++++ COLLECTED MATERIAL

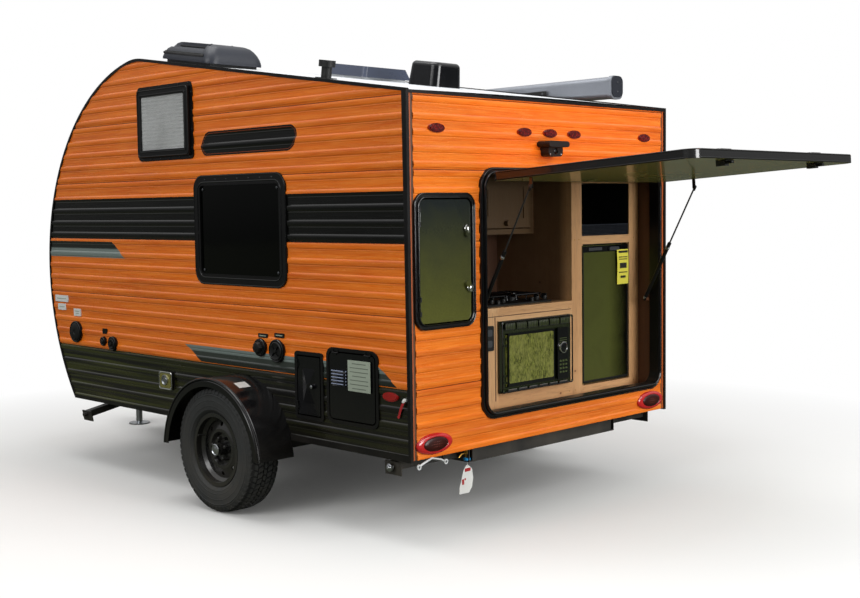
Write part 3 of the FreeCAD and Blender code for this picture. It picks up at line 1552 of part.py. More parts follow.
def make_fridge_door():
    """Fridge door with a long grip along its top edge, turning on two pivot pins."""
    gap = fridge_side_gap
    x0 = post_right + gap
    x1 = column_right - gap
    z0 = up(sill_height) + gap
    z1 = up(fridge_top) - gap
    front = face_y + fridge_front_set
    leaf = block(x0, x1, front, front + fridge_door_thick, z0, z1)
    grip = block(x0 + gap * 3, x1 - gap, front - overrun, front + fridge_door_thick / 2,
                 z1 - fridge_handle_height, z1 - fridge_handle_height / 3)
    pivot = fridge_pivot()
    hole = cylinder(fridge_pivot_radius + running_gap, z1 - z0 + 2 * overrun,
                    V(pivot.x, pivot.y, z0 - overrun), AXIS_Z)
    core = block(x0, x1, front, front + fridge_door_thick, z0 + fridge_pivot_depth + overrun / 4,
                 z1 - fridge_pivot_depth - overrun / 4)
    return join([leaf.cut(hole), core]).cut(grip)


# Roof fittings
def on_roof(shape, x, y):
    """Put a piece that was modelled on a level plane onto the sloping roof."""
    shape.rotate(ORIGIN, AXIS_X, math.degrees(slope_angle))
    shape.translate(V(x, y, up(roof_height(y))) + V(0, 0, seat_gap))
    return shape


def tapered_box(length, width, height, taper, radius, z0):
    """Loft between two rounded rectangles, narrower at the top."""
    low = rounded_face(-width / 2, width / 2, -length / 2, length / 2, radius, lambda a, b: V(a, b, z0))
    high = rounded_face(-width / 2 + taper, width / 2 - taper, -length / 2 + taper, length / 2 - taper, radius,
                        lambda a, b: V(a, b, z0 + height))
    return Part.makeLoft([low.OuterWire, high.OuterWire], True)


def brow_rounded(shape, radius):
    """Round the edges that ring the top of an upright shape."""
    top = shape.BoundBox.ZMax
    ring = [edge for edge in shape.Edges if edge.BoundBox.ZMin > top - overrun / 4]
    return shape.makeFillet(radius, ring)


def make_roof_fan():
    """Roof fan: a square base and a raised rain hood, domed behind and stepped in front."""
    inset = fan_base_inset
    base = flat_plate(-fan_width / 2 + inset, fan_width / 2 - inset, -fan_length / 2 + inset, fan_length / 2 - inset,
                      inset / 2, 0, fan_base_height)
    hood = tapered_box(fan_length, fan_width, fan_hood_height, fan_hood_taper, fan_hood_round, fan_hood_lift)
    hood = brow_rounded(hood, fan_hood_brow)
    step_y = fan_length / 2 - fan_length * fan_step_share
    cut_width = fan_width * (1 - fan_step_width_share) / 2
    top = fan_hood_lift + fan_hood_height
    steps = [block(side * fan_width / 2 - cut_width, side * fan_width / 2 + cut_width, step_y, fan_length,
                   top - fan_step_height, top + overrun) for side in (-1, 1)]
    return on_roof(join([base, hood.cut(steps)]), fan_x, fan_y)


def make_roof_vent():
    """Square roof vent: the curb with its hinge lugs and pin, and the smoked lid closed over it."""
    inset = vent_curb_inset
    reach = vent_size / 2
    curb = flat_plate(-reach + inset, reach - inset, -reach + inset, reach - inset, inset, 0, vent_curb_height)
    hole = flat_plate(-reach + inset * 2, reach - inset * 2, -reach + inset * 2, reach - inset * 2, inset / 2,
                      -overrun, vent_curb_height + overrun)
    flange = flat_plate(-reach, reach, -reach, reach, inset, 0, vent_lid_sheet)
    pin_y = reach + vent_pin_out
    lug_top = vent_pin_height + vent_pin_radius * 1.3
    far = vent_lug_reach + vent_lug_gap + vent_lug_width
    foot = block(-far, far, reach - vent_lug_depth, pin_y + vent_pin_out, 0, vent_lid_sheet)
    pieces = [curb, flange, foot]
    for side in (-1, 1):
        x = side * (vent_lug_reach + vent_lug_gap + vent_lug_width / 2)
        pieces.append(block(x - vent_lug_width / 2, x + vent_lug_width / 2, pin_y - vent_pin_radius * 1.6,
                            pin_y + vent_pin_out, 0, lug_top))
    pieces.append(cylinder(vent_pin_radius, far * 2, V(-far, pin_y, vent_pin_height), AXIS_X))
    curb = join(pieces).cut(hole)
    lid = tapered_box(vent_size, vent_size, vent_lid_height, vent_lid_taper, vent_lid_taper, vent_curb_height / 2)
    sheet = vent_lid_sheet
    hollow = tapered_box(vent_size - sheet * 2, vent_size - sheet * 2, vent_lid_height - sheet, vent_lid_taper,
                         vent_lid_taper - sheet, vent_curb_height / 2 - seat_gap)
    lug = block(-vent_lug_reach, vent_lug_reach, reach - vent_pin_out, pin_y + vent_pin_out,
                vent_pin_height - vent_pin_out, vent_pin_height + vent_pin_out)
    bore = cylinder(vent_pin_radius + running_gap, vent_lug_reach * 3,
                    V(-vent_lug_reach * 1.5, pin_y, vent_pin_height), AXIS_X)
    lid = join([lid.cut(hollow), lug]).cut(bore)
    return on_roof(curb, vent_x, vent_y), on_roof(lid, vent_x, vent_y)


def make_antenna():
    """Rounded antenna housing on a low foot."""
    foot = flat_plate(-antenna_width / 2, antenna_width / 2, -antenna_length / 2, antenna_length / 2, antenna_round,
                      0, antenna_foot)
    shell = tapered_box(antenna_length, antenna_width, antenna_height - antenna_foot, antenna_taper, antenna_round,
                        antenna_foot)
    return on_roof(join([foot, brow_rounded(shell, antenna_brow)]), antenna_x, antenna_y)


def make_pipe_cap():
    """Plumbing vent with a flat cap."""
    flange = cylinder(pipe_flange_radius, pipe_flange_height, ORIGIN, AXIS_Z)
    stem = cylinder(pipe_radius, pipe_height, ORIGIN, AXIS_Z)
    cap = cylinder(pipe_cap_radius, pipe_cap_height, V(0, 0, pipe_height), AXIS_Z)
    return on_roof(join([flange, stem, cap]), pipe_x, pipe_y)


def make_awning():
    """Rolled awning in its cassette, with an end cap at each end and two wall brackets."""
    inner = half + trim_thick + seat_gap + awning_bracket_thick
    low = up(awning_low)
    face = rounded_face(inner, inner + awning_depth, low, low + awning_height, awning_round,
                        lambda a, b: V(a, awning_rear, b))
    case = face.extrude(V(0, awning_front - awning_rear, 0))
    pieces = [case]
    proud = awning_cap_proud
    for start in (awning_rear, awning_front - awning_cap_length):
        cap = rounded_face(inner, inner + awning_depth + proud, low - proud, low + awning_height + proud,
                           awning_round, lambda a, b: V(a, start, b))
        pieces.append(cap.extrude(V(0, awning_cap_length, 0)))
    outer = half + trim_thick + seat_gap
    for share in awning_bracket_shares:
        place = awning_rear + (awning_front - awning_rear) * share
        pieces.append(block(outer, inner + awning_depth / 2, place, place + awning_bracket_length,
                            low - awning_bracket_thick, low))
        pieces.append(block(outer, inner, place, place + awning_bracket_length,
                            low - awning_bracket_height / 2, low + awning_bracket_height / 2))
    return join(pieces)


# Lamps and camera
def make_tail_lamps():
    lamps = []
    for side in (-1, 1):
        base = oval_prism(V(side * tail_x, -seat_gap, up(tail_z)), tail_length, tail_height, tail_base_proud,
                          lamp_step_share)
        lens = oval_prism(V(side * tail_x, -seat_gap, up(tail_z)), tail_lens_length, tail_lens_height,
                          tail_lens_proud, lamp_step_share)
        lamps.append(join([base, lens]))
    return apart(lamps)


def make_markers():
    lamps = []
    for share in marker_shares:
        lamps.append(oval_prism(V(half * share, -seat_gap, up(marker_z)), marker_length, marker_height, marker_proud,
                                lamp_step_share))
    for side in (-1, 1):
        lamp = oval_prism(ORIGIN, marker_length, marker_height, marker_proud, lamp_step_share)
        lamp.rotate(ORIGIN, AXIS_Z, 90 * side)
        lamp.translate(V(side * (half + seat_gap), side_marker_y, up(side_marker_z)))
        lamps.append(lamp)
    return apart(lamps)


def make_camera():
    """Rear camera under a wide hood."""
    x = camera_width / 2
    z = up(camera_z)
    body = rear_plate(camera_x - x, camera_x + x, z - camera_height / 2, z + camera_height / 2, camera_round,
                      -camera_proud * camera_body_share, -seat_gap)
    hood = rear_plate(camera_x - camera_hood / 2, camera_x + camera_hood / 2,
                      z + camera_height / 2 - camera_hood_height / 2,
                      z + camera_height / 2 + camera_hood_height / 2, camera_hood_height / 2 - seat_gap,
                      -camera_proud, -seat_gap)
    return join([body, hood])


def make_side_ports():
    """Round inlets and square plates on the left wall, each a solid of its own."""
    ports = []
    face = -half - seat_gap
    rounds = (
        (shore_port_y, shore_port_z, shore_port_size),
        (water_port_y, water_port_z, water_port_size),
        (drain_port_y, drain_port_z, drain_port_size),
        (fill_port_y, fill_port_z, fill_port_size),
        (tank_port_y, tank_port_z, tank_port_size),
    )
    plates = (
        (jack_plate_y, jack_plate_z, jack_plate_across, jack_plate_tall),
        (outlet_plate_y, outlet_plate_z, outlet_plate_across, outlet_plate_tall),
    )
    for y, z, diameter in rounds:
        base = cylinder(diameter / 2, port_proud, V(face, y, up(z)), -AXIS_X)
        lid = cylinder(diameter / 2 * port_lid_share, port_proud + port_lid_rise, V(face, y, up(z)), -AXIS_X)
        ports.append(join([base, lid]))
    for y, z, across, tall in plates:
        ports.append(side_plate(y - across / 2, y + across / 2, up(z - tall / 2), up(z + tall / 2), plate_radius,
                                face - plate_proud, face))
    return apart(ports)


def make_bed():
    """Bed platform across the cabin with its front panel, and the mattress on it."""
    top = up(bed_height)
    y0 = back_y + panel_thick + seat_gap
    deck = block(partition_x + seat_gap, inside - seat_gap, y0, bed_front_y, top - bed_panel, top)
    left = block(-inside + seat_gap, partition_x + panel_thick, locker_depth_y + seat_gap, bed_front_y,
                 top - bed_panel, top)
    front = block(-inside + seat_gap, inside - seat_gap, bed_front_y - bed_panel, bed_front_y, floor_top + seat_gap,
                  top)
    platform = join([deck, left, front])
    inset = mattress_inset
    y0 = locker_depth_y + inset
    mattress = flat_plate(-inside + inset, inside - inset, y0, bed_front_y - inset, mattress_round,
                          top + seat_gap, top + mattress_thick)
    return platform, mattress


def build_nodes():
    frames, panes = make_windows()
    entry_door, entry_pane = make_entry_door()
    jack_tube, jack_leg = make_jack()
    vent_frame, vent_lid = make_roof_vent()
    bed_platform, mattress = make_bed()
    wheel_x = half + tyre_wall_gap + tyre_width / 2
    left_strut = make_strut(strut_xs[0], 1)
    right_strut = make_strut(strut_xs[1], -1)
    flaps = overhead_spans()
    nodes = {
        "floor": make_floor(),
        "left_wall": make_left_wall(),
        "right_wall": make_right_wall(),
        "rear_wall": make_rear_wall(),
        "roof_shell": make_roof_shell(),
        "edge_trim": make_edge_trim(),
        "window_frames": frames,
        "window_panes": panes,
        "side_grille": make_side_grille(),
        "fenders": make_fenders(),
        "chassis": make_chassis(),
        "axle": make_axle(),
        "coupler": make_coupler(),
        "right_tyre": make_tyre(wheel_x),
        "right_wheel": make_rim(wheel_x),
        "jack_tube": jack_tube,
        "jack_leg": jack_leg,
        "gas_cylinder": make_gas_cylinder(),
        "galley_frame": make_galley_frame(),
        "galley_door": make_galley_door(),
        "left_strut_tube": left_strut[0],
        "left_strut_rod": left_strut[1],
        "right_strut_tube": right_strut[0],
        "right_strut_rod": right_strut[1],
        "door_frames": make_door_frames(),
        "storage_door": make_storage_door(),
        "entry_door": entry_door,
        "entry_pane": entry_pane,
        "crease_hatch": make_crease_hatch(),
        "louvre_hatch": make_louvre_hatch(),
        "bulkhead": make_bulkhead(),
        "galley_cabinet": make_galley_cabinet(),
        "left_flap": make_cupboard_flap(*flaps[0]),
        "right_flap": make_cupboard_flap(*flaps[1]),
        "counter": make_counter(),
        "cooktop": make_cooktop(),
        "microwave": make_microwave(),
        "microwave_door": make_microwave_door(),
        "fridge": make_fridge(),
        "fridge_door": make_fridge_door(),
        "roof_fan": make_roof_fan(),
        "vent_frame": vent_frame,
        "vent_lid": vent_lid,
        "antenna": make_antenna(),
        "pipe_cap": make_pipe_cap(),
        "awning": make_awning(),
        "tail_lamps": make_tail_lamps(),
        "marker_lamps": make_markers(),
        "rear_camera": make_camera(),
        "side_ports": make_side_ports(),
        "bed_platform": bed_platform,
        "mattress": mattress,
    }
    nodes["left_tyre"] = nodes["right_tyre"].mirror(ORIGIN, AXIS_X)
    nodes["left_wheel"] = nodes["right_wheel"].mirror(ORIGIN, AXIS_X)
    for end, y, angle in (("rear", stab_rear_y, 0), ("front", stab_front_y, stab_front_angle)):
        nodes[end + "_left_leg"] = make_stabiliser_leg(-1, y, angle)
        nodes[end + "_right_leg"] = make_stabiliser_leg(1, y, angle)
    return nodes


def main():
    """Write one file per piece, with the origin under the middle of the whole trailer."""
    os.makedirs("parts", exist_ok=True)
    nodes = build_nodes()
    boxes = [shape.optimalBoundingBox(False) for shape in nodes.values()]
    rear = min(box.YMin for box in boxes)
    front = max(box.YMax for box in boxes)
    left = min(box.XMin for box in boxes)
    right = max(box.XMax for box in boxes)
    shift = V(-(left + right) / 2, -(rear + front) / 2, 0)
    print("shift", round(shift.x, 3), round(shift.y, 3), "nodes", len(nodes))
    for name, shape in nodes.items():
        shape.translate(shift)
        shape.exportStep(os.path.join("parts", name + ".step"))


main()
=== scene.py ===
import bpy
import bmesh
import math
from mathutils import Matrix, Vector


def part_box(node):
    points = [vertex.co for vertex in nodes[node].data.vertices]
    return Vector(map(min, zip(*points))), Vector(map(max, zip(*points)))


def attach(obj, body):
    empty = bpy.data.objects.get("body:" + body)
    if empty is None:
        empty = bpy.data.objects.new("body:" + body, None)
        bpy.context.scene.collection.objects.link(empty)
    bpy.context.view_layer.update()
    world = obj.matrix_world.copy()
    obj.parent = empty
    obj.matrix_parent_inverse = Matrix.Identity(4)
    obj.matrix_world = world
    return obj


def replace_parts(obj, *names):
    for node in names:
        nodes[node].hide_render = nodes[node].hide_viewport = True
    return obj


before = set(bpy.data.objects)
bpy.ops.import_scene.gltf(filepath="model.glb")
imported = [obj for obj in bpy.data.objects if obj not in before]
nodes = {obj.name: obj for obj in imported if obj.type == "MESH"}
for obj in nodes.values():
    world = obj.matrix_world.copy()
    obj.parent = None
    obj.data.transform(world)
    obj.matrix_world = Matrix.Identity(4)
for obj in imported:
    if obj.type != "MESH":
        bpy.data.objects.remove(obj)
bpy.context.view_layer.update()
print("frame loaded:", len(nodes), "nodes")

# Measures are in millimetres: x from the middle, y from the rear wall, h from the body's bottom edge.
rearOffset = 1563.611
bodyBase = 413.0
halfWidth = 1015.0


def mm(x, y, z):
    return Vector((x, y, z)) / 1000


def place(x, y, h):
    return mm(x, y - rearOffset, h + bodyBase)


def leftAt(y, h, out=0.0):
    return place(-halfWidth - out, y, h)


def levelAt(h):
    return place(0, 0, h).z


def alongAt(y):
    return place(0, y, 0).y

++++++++

> SHORT TASK
Make an exact transcription of the lines from the line with "shift = V(-(left" through the line with "for node in", inclusive, omitting all others.

> WORKED SOLUTION
    shift = V(-(left + right) / 2, -(rear + front) / 2, 0)
    print("shift", round(shift.x, 3), round(shift.y, 3), "nodes", len(nodes))
    for name, shape in nodes.items():
        shape.translate(shift)
        shape.exportStep(os.path.join("parts", name + ".step"))


main()
=== scene.py ===
import bpy
import bmesh
import math
from mathutils import Matrix, Vector


def part_box(node):
    points = [vertex.co for vertex in nodes[node].data.vertices]
    return Vector(map(min, zip(*points))), Vector(map(max, zip(*points)))


def attach(obj, body):
    empty = bpy.data.objects.get("body:" + body)
    if empty is None:
        empty = bpy.data.objects.new("body:" + body, None)
        bpy.context.scene.collection.objects.link(empty)
    bpy.context.view_layer.update()
    world = obj.matrix_world.copy()
    obj.parent = empty
    obj.matrix_parent_inverse = Matrix.Identity(4)
    obj.matrix_world = world
    return obj


def replace_parts(obj, *names):
    for node in names:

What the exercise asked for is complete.